Another thing we don't know how to handle very well is the effects
of taxes on deep discount bonds. Maybe We will find a way, but we don't
know now.
Some other things that have to be put in are the possibility of
changes in the nature of the firm, or in the terms of the relationship
between the stockholders and the bondholders that will affect the value
of the bonds. For example, the variability of the firm's assets affects
the value of the bonds; the riskier the firm's assets, in general, the
lower the value of the bonds. So the stockholders have an incentive to
get the firm into riskier businesses because that will tend to reduce
the value of the firm's bonds. It turns out that, if you reduce the
value of the firm's bonds and leave the value of the firm unchanged, you
increase the value of the stock.
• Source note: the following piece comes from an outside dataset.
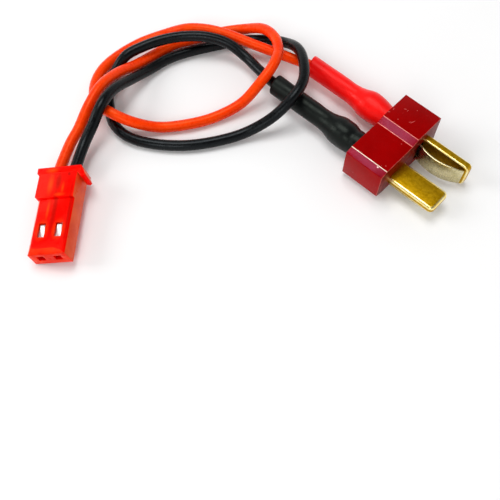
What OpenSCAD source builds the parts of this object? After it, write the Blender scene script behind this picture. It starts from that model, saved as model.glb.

It is similar to the problem you have
when you have warrants outstanding, except there, it works the other way;
when a firm has warrants outstanding and the warrants are due to expire
in 1975 and the company decides that it will just simply extend the expiration
date until 1980, that increases the value of the warrant and reduces
the value of the stock. This is something that isn't always recognized.
And so, we have to deal with problems like that in worrying
about the valuation of bonds that extend over 25 years. There is a long
time for stockholders and others to figure out things to do to hurt the
bondholders, or possibly vice versa.
Well, I think I have covered, in general, most of the things that
we know now. Clearly, there is a lot of work still to be done.